What premium means now

The shift Ishida describes is one the whole category has experienced, but he frames it more directly than most product executives would. Headphones stopped being a tech purchase and started being a fashion purchase — or at least, a fashion purchase as much as a tech one.

"I do remember one time I was watching some Super Bowl, and before the [game], I think there was a kind of channel where people were talking about how the players are coming into the stadium. And I was just looking at people coming in with a headphone. Many people. They are not saying anything about it. So, it's becoming a little bit more of a fashion statement as well. I think that gradually changed this industry."

That, of course, frames Sony's approach with The Collexion. The goal is to focus on fashion and build quality rather than design being an afterthought. It also explains the trade-off that Sony is willing to defend. The Collexion's battery life comes in a bit under that of the XM6, which is the kind of thing that would normally be a problem on a spec sheet. Ishida doesn't dodge it.

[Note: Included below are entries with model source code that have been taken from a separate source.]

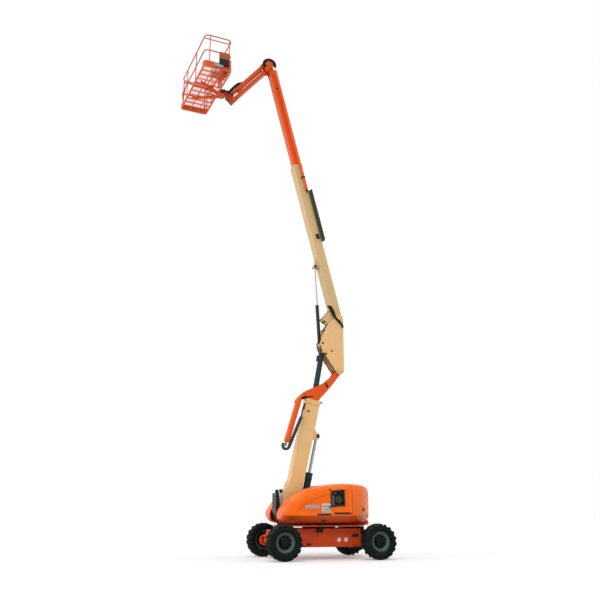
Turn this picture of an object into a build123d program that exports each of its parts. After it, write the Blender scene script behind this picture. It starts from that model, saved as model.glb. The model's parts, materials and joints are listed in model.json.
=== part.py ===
from build123d import *
import math
import os

os.makedirs("parts", exist_ok=True)

# Millimetres. +X forward, +Y to the machine's left, +Z up, origin on the ground under the slew axis.

# running gear
wheel_r = 430
wheel_w = 350
rim_r = 232
lug_h = 26
lug_count = 18
half_base = 1220
half_track = 1045
axle_z = 430
kingpin_y = 800

# chassis and turntable
belly_z = 300
tie_z = 375
tie_r = 20
frame_top = 738
deck_z = 790
deck_top = 815
tail_r = 1250
hood_in = 350
hood_wall = 22
seam_x = -500
hinges = ((-360, 1808), (60, 1780))  # x, top of the leaf
hinge_y = 330
hinge_z = 1775
recess_y = 1145
recess = (
    (880, 1165), (800, 1265), (620, 1385), (400, 1475), (150, 1555), (-80, 1615), (-360, 1665), (-430, 1620),
    (-440, 1130), (-380, 1085), (700, 1085), (840, 1110),
)
window = ((30, 1610), (-270, 1640), (-285, 1300), (40, 1285))

# tower, angles in degrees from +X
foot = (840, 1300)
tower_deg = 102.5
tower_h = 365
tower_w = 300
tower_mid = 72
tower_top = 2800

# upright
knee = (-570, 4840)
shoulder = (-560, 6310)
plate_in = 175
plate_out = 195

# main boom
boom_deg = 75.5
boom_h = 240
boom_w = 330
boom_len = 4760
fly_h = 180
fly_w = 240
fly_tip = (1520, 14120)

# jib and platform
jib_deg = -50.2
jib_len = 1620
link_gap = 265
jib_root = (1580, 13980)
turn_x = 2930
yaw = 7
floor_z = 12909
floor_w = 812
floor_l = 2498
floor_in = 90
rail_h = 1000
tube_r = 17
inset = 26

# cylinders: pin on the carrying body, then the far eye
tower_pin, tower_eye = (500, 940), (50, 3060)
level_pin, level_eye = (-120, 5360), (255, 3294)
lift_pin, lift_eye = (-60, 5540), (70, 7840)
jib_pin = (1580, 14245)
jib_lug = (1150, 150)


def save(shape, name):
    shape.label = name
    export_step(shape, "parts/" + name + ".step")


def polar(origin, deg, run, up=0):
    c, s = math.cos(math.radians(deg)), math.sin(math.radians(deg))
    return (origin[0] + run * c - up * s, origin[1] + run * s + up * c)


def local(origin, deg, point):
    """How far a side-view point lies along deg from origin, and a quarter turn on from it."""
    c, s = math.cos(math.radians(deg)), math.sin(math.radians(deg))
    x, z = point[0] - origin[0], point[1] - origin[1]
    return x * c + z * s, z * c - x * s


def side(origin=(0, 0), deg=0.0):
    """Side-view plane: local x along deg, local y a quarter turn on from it."""
    c, s = math.cos(math.radians(deg)), math.sin(math.radians(deg))
    return Plane(origin=(origin[0], 0, origin[1]), x_dir=(c, 0, s), z_dir=(0, -1, 0))


def across(origin, deg, run):
    """Section plane square to deg: local x along +Y, local y a quarter turn on from deg."""
    x, z = polar(origin, deg, run)
    c, s = math.cos(math.radians(deg)), math.sin(math.radians(deg))
    return Plane(origin=(x, 0, z), x_dir=(0, 1, 0), z_dir=(c, 0, s))


def plates(outline, y_in, y_out, plane=None, rounds=(), holes=()):
    """A pair of side plates between y_in and y_out; rounds and holes are (x, y, radius)."""
    plane = plane or side()
    with BuildPart() as pair:
        with BuildSketch(plane):
            if outline:
                with BuildLine():
                    Polyline(*outline, close=True)
                make_face()
            for x, y, r in rounds:
                with Locations((x, y)):
                    Circle(r)
            for x, y, r in holes:
                with Locations((x, y)):
                    Circle(r, mode=Mode.SUBTRACT)
        extrude(amount=y_out, both=True)
        if y_in:
            with BuildSketch(plane):
                Rectangle(40000, 40000)
            extrude(amount=y_in, both=True, mode=Mode.SUBTRACT)
    return pair.part


def tube(origin, deg, start, end, width, height, wall, mid=0):
    with BuildPart() as box:
        with BuildSketch(across(origin, deg, start)):
            with Locations((0, mid)):
                Rectangle(width, height)
                Rectangle(width - 2 * wall, height - 2 * wall, mode=Mode.SUBTRACT)
        extrude(amount=end - start)
    return box.part


def pin(at, r, half, offset=0):
    with BuildPart() as rod:
        with BuildSketch(side(at).offset(-offset)):
            Circle(r)
        extrude(amount=half, both=True)
    return rod.part


def block(x, y, z):
    """A block from its lowest and highest x, y and z."""
    with BuildPart() as brick:
        with Locations(((x[0] + x[1]) / 2, (y[0] + y[1]) / 2, (z[0] + z[1]) / 2)):
            Box(x[1] - x[0], y[1] - y[0], z[1] - z[0])
    return brick.part


def cylinder_pair(name, start, end, bore_r, rod_r, barrel, eye_r, half, pin_r, far_r=None):
    """Saves name_barrel and name_rod; barrel is the length from the start pin to the gland."""
    run = math.hypot(end[0] - start[0], end[1] - start[1])
    deg = math.degrees(math.atan2(end[1] - start[1], end[0] - start[0]))
    far_r = far_r or eye_r
    with BuildPart() as outer:
        with BuildSketch(across(start, deg, eye_r * 0.7)):
            Circle(bore_r)
        extrude(amount=barrel - eye_r * 0.7)
        with BuildSketch(across(start, deg, barrel - 70)):
            Circle(bore_r * 1.05)
        extrude(amount=70)
        with BuildSketch(across(start, deg, eye_r * 0.7 + 40)):
            Circle(rod_r + 6)
        extrude(amount=barrel, mode=Mode.SUBTRACT)
        add(pin(start, eye_r, half))
        add(pin(start, pin_r + 1, half + 5), mode=Mode.SUBTRACT)
    with BuildPart() as inner:
        with BuildSketch(across(start, deg, barrel - 60)):
            Circle(rod_r)
        extrude(amount=run - barrel + 60 - far_r * 0.6)
        add(pin(end, far_r, half))
        add(pin(end, pin_r + 1, half + 5), mode=Mode.SUBTRACT)
    save(outer.part, name + "_barrel")
    save(inner.part, name + "_rod")


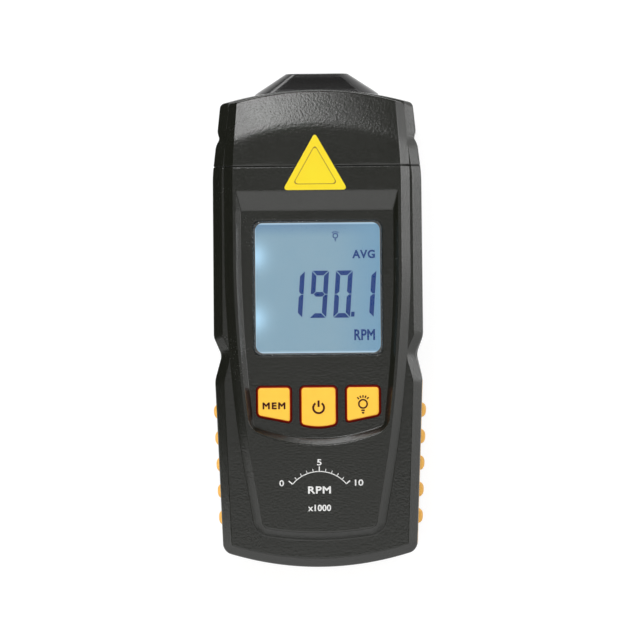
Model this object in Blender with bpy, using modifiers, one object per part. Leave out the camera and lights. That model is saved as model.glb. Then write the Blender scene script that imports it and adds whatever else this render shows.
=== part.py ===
"""Hand-held laser tachometer, lying on its back, built piece by piece in metres.

+X is the right-hand side of the display, +Y points along the beam towards the nose, and +Z is
the side that faces the user. The origin lies under the middle of the instrument, on the table.
"""

import math

import bmesh
import bpy
from mathutils import Matrix, Vector

# Housing
GAP = 0.0003  # clearance between pieces that seat on each other
WALL = 0.0020
FLANK_WIDTH = 0.01086  # from the display opening to the widest part of the flank
TAIL_RISE = 0.0043  # how far the tail bows out
HEAD_RISE = 0.0037
HEAD_LENGTH = 0.0202  # from the seam to the end of the head
TAIL_TAPER = 0.0020
TAIL_RADIUS = 0.0032
HIP_RADIUS = 0.0060
NOTCH_DEPTH = 0.0021
NOTCH_BELOW = 0.0066  # from the middle of the thumb notch down to the hip
NOTCH_ABOVE = 0.0048
NOTCH_RADIUS = 0.0040
REAR_NOTCH_DEPTH = 0.0008
KEY_TO_WAIST = 0.0085  # from the keys' upper edge to the middle of the thumb notch
NICK_STATION = 0.0131  # from the end of the head to the nick in its flank
NICK_DEPTH = 0.0018
NICK_SLOPE = 0.0016  # length of the nick's lower slope
NICK_RISE = 0.0022  # from the nick up to where the flank is full again
NICK_RADIUS = 0.0014
CHEEK_DROP = 0.0020  # from the seam down to where the flanks start to draw in
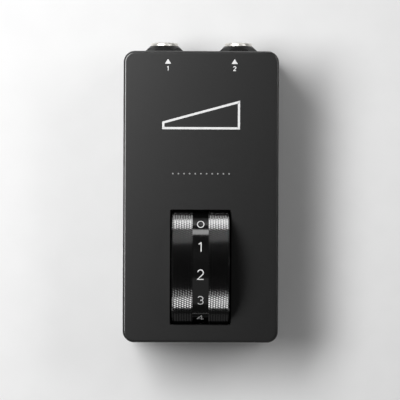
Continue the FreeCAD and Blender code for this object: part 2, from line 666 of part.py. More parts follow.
def jack_contacts(side):
    """Tip, ring and sleeve springs of a jack, each with a crest towards the plug and a leg."""
    springs = []
    for contact_side, y in CONTACTS:
        x = side * JACK_X
        outer = x + contact_side * JACK_CAVITY
        inner = x + contact_side * (JACK_CAVITY - CONTACT_THICKNESS)
        z_range = (JACK_HEIGHT - CONTACT_HALF_HEIGHT, JACK_HEIGHT + CONTACT_HALF_HEIGHT)
        y_range = (y - CONTACT_HALF_LENGTH, y + CONTACT_HALF_LENGTH)
        blade = box(sorted((inner, outer)), y_range, z_range)
        crest_x = x + contact_side * (CONTACT_CREST + CONTACT_CREST_RADIUS)
        crest = rod(CONTACT_CREST_RADIUS, Vector(crest_x, y, z_range[0]),
                    Vector(crest_x, y, z_range[1]))
        limit = box(sorted((x, outer)), y_range, z_range)
        spring = blade.fuse(crest.common(limit)).fuse(contact_pin(side, contact_side, y))
        springs.append(spring.removeSplitter())
    return Part.makeCompound(springs)


def circuit_board():
    """Board under the jacks, with holes for every leg that is soldered to it."""
    board = box((-BOARD_HALF_WIDTH, BOARD_HALF_WIDTH), (BOARD_FRONT, BOARD_REAR),
                (BOARD_BOTTOM, BOARD_TOP))
    places = [(step * HEADER_PITCH, HEADER_Y) for step in (-1, 0, 1)]
    leg_offset = JACK_CAVITY - CONTACT_THICKNESS / 2
    for side in (-1, 1):
        places += [(side * JACK_X + contact_side * leg_offset, y) for contact_side, y in CONTACTS]
        places += [(side * RESISTOR_X, RESISTOR_Y + end * RESISTOR_LEAD_REACH) for end in (-1, 1)]
    for x, y in places:
        board = board.cut(rod(BOARD_HOLE_RADIUS, Vector(x, y, BOARD_BOTTOM),
                              Vector(x, y, BOARD_TOP)))
    return board


def header_pin_box(half_width, step, z_low, z_high):
    """A square bar on one of the header's three pin places."""
    x = step * HEADER_PITCH
    return box((x - half_width, x + half_width), (HEADER_Y - half_width, HEADER_Y + half_width),
               (z_low, z_high))


def board_header():
    """Three-pin header for the harness."""
    y_range = (HEADER_Y - HEADER_HALF_LENGTH, HEADER_Y + HEADER_HALF_LENGTH)
    header = box((-HEADER_HALF_WIDTH, HEADER_HALF_WIDTH), y_range, (BOARD_TOP, HEADER_BASE_TOP))
    for step in (-1, 0, 1):
        header = header.fuse(header_pin_box(HEADER_PIN / 2, step, PIN_END, HEADER_PIN_TOP))
    return header.removeSplitter()


def harness_plug():
    """Socket on the end of the harness, pushed over the header's pins."""
    plug = box((-PLUG_HALF_WIDTH, PLUG_HALF_WIDTH),
               (HEADER_Y - PLUG_HALF_LENGTH, HEADER_Y + PLUG_HALF_LENGTH), (HEADER_BASE_TOP, PLUG_TOP))
    for step in (-1, 0, 1):
        plug = plug.cut(header_pin_box(PLUG_CELL / 2, step, HEADER_BASE_TOP, HEADER_PIN_TOP + 0.2))
    return plug


def board_resistors():
    """Two axial resistors between the jacks, with their leads bent down through the board."""
    resistors = []
    height = BOARD_TOP + RESISTOR_RADIUS + RESISTOR_LIFT
    for side in (-1, 1):
        x = side * RESISTOR_X
        body = rod(RESISTOR_RADIUS, Vector(x, RESISTOR_Y - RESISTOR_LENGTH / 2, height),
                   Vector(x, RESISTOR_Y + RESISTOR_LENGTH / 2, height))
        body = body.makeFillet(RESISTOR_RADIUS * 0.4, body.Edges)
        for end in (-1, 1):
            bend = Vector(x, RESISTOR_Y + end * RESISTOR_LEAD_REACH, height)
            body = body.fuse(rod(RESISTOR_LEAD_RADIUS, Vector(x, RESISTOR_Y, height), bend))
            body = body.fuse(rod(RESISTOR_LEAD_RADIUS, bend, Vector(bend.x, bend.y, PIN_END)))
            body = body.fuse(Part.makeSphere(RESISTOR_LEAD_RADIUS, bend))
        resistors.append(body.removeSplitter())
    return Part.makeCompound(resistors)


def wire_route(step):
    """Points of one harness wire, from the plug's top to its terminal."""
    terminal_x = WAFER_TO + TERMINAL_THICKNESS + WIRE_RADIUS
    height = WHEEL_Z + step * TERMINAL_PITCH
    start = Vector(step * HEADER_PITCH, HEADER_Y, PLUG_TOP)
    return [start, start + Vector(0, 0, 6.5), start + Vector(4.0, -9.0, 8.5),
            Vector(terminal_x - 3.0, 6.0, height + 2.0), Vector(terminal_x, -7.0, height),
            Vector(terminal_x, WHEEL_Y + TERMINAL_TO - 3.5, height)]


def tangent_path(points):
    """Straight runs joined by tangent arcs, each as large as its two runs allow."""
    edges = []
    run_start = points[0]
    for before, corner, after in zip(points, points[1:], points[2:]):
        incoming = (before - corner).normalize()
        outgoing = (after - corner).normalize()
        shorter = min((before - corner).Length, (after - corner).Length)
        half_turn = (math.pi - incoming.getAngle(outgoing)) / 2
        cut_back = 0.45 * shorter
        radius = cut_back / math.tan(half_turn)
        arc_start = corner + incoming * cut_back
        arc_end = corner + outgoing * cut_back
        to_centre = (incoming + outgoing).normalize()
        arc_middle = corner + to_centre * (radius / math.cos(half_turn) - radius)
        edges.append(Part.LineSegment(run_start, arc_start).toShape())
        edges.append(Part.Arc(arc_start, arc_middle, arc_end).toShape())
        run_start = arc_end
        print("wire bend radius %.1f mm" % radius)
    edges.append(Part.LineSegment(run_start, points[-1]).toShape())
    return Part.Wire(edges)


def harness_wire(step):
    """One round insulated wire along its route."""
    points = wire_route(step)
    path = tangent_path(points)
    section = Part.Wire(Part.makeCircle(WIRE_RADIUS, points[0], points[1] - points[0]))
    wire = path.makePipeShell([section], True, True)
    expected = math.pi * WIRE_RADIUS ** 2 * path.Length
    print("wire volume %.2f mm3, section times length %.2f mm3" % (wire.Volume, expected))
    return wire


def all_pieces():
    """Every sub-part by its node's name, drawn about the enclosure's middle."""
    pieces = {
        "enclosure_shell": enclosure_shell(),
        "base_plate": base_plate(),
        "base_screws": base_screws(),
        "bearing_bracket_left": bearing_bracket(-1),
        "bearing_bracket_right": bearing_bracket(1),
        "bracket_screws": bracket_screws(),
        "roller_wheel": roller_wheel(),
        "wheel_grub_screw": wheel_grub_screw(),
        "pot_shaft": pot_shaft(),
        "shaft_clip": shaft_clip(),
        "shaft_bush": shaft_bush(),
        "pot_bushing": pot_bushing(),
        "pot_washer": pot_washer(),
        "pot_nut": pot_nut(),
        "pot_wafer": pot_wafer(),
        "pot_terminals": pot_terminals(),
        "pot_wiper": pot_wiper(),
        "pot_can": pot_can(),
        "circuit_board": circuit_board(),
        "board_header": board_header(),
        "harness_plug": harness_plug(),
        "board_resistors": board_resistors(),
    }
    foot_names = ("foot_front_left", "foot_front_right", "foot_rear_left", "foot_rear_right")
    for name, (x, y) in zip(foot_names, four_corners(FOOT_X, FOOT_Y)):
        pieces[name] = rubber_foot(x, y)
    for name, side in (("jack_1", -1), ("jack_2", 1)):
        pieces[name + "_housing"] = jack_housing(side)
        pieces[name + "_bushing"] = jack_bushing(side)
        pieces[name + "_washer"] = jack_washer(side)
        pieces[name + "_nut"] = jack_nut(side)
        pieces[name + "_contacts"] = jack_contacts(side)
    for name, step in zip(WIRE_NAMES, (-1, 0, 1)):
        pieces[name] = harness_wire(step)
    return pieces


os.makedirs("parts", exist_ok=True)
for node, shape in all_pieces().items():
    shape.translate(Vector(0, MIDDLE_Y, 0))
    shape.exportStep("parts/" + node + ".step")
    facts = (node, len(shape.Solids), shape.Volume, shape.isValid())
    print("%s: %d solid(s), %.1f mm3, valid %s" % facts)
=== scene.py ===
import json
import math

import bmesh
import bpy
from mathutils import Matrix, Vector


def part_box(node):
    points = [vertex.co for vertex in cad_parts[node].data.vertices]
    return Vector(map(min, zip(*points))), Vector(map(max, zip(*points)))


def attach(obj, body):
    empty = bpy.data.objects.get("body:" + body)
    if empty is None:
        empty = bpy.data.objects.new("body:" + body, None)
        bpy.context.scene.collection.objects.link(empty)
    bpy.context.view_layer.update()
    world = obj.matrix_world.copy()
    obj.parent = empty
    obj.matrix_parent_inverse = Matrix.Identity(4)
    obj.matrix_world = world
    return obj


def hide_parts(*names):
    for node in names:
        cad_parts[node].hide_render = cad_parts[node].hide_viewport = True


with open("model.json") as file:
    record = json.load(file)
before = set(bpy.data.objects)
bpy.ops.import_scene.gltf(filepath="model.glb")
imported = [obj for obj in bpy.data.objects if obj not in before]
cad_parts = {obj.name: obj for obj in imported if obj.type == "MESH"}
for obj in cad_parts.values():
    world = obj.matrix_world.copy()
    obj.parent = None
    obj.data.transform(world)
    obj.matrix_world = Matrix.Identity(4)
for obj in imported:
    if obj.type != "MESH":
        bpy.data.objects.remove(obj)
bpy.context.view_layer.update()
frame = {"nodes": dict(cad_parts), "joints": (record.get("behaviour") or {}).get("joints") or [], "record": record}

# Sizes are in millimetres and become metres in the helpers below. +X is right, +Y is towards
# the jacks and +Z is up, as in the CAD model. "Front" is -Y.
MM = 0.001

# The photograph's view: straight down, from about a metre over the face. The turn is in degrees.
VIEW_DISTANCE = 1000.0
VIEW_WIDTH = 154.2
SENSOR = 36.0
VIEW_X = -0.31
VIEW_Y = -1.24
VIEW_TURN = 0.24

# The wheel, about its own axis. Radii as on the CAD wheel.
BAND_RADIUS = 21.9
CREST_RADIUS = 22.4
BAND_EDGE = 3.1
WHEEL_EDGE = 11.1
CHAMFER_WIDTH = 0.9
CHAMFER_DEPTH = 0.5
RECESS_RADIUS = 9.0
RECESS_FLOOR = 7.5
BORE_RADIUS = 3.02
ACCESS_RADIUS = 1.9
ACCESS_FLOOR = BORE_RADIUS + 5.0
ACCESS_TOP = CREST_RADIUS + 1.0
ACCESS_SIDES = 48

# Diamond knurl: teeth round the wheel, and columns of teeth across each raised band. The neighbours are
# the steps from a tooth to the four pits round it, as (columns, rows).
TEETH_ROUND = 140
COLUMN_STEP = 0.985
KNURL_MIDDLE = 6.52
KNURL_DEPTH = 0.425
KNURL_FLAT = 0.12
COLUMNS_EACH_WAY = 6
COLUMNS_TO_BAND = 4
NEIGHBOURS = ((1, 0), (0, 1), (-1, 0), (0, -1))

# Dial. The step between its numbers is in degrees, and the reading is what the top of the wheel shows.
DIAL_STEP = 28.0
DIAL_READING = 1.77
DIAL_NUMBERS = range(11)
DIGIT_HEIGHT = 4.0
DIGIT_STROKE = 0.34
DIGIT_GAP = 2.5

# Print: the longest step along a stroke, the least cosine at a mitred corner, and how far the ink
# reaches under and over the surface
STROKE_STEP = 0.4
MITRE_LIMIT = 0.6
PRINT_BELOW = 0.02
PRINT_ABOVE = 0.03

# Printed marks on the face, from the enclosure's middle
MARK_X = 12.85
ARROW_Y = 52.2
ARROW_WIDTH = 2.4
ARROW_HEIGHT = 1.9
LABEL_Y = 49.45
LABEL_HEIGHT = 1.9
LABEL_STROKE = 0.31
WEDGE_Y = 31.5
WEDGE_WIDTH = 30.0
WEDGE_HEIGHT = 11.0
WEDGE_LOW_END = 2.2
WEDGE_STROKE = 0.85
DOTS_Y = 8.9
DOTS_SPAN = 21.7
DOTS = 11
DOT_RADIUS = 0.32
DOT_SIDES = 24

# Textures. The colour and the gloss vary over patches of so many grains, and each uses the middle of
# its noise's range. A brushed metal's lines have a width, a depth and a spread of their own.
COLOUR_GRAINS = 6
GLOSS_GRAINS = 3
COLOUR_FACTORS = (0.35, 0.65)
GLOSS_FACTORS = (0.3, 0.7)
LINE_WIDTH = 0.25
LINE_DEPTH = 0.004
LINE_DETAIL = 3.0
LINE_GLOSS_SPREAD = 0.25
LINE_COLOUR_WIDTH = 1.5
LINE_COLOUR_SPREAD = 0.08
ALONG_X = (0.04, 1, 1)
ALONG_Z = (1, 1, 0.04)

# Edges sharper than this many degrees stay sharp
WHEEL_SHARP_ANGLE = 20
CAD_SHARP_ANGLE = 30

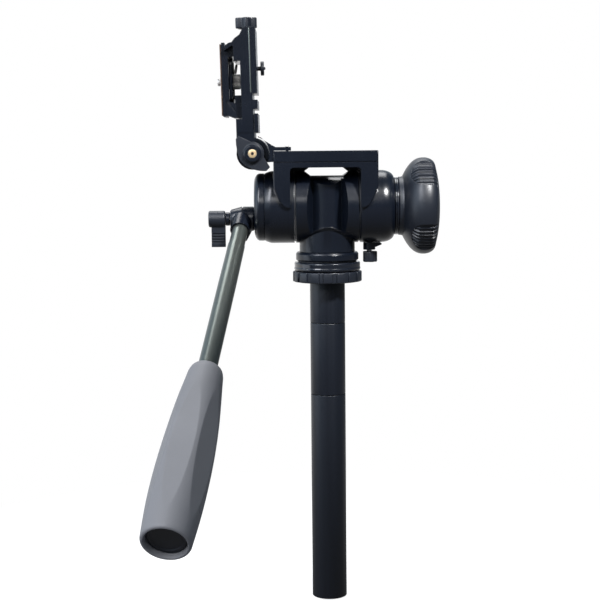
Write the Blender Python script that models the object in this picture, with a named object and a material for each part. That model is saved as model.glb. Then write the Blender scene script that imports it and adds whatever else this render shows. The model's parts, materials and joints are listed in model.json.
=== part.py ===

"I know that many people may say, 'yeah, the battery or whatever' — but yes, we do understand that, [and still] this is what we believe is what should be." In other words, Sony made a call, and the call was that the rest of the package — the materials, the build, the sound — matters more for this audience than squeezing in extra battery life. As a headphone reviewer, I struggle to separate the two — but I can at least see where Ishida's coming from.

The ecosystem question

Perhaps the biggest change in the headphone space over the past 10 years has more to do with ecosystem than anything else. Apple's AirPods were an instant hit, and the AirPods line has only expanded, showing that having tight control over an ecosystem can indeed lead to better features. There are others making that play, too. Sonos has integration with its soundbars, for example.

When I asked how Sony competes in a world where ecosystem features are increasingly the reason people pick a pair of headphones, Ishida didn't pretend Sony had an answer that matched those companies on their own terms.

"It's challenging to answer, because once it comes to ecosystem, you have to have everything. Do we want to have everything as well? Or do we want to be specifically good in certain areas to make sure that, even though there's an ecosystem, there's still an element that you want to use our product? I think that's very important."

Sony, as a group, actually has more pieces than most — PlayStation, Bravia TVs, the music business, the camera business — but Ishida isn't pitching some unified Sony ecosystem play in the Apple mold. He's making the case for being better at everything else, to where the ecosystem doesn't matter as much. That, of course, could be a very tough sell to customers who really do want everything.

But it's consistent with how Ishida talks about competition more broadly: "If there is no competitiveness in the market or in the industry, that means that industry is already [done]. There's no demand." In other words, the goal isn't to beat Apple at being Apple. It's to build the headphones that someone buys anyway.

Why this isn't the XM7

So, why didn't these headphones end up being the WH-1000XM7? Apparently, they never would have to begin with — but that doesn't necessarily mean that they don't pave the way for Sony's cheaper next-generation headphones.

"For sure, we did not think of Mark 7. Did we specifically make this collection as a 10-year anniversary, or did it just build from us wanting to create a flagship? When we are trying to create the flagship, the right product — through when we are developing or considering all of that, it just happens to be that, you know? This could be the right moment for us to bring this type of product. Because if we just suddenly bring in a flagship, it's just called a flagship. But with all the technology that we have built for the past 10 years, really knowing this market of premium, what should be the right product — it kind of all combined together: the 10 years and the flagship all together."

The 10-year alignment, in other words, wasn't necessarily the point — but it worked out. The Collexion exists because Sony wanted to make a flagship that sat above the XM line — and the anniversary turned out to be a tidy moment to ship it. The XM line remains its own thing, on its own cadence.

What trickles down

What does this mean if you're waiting on the XM7, which will presumably arrive at a more familiar and affordable price point? Some of what Sony built into The Collexion will probably make its way down — though Ishida is careful to say it depends on what makes sense.

"Obviously the materials and so on are different [from the XM line], so whether we should bring it down, or we should keep it in the premium — that's a different story. But especially if some element of the sound quality... if that makes more sense and if that could be brought down and cascaded down for the next generation of the other 1000X headphones, we will definitely do so."

Basically, the materials and the design language probably stay up top, at least for now. Anything around the tech under the hood, however, is more likely to show up on the XM7. That's not necessarily surprising — the 1000X headphones have long been a tech-first product.

Say what you will about that approach. Obviously, those buying an expensive pair of headphones probably want both the tech and the design. Regardless, I certainly think that there's more room for premium design and build quality in the world of wireless headphones.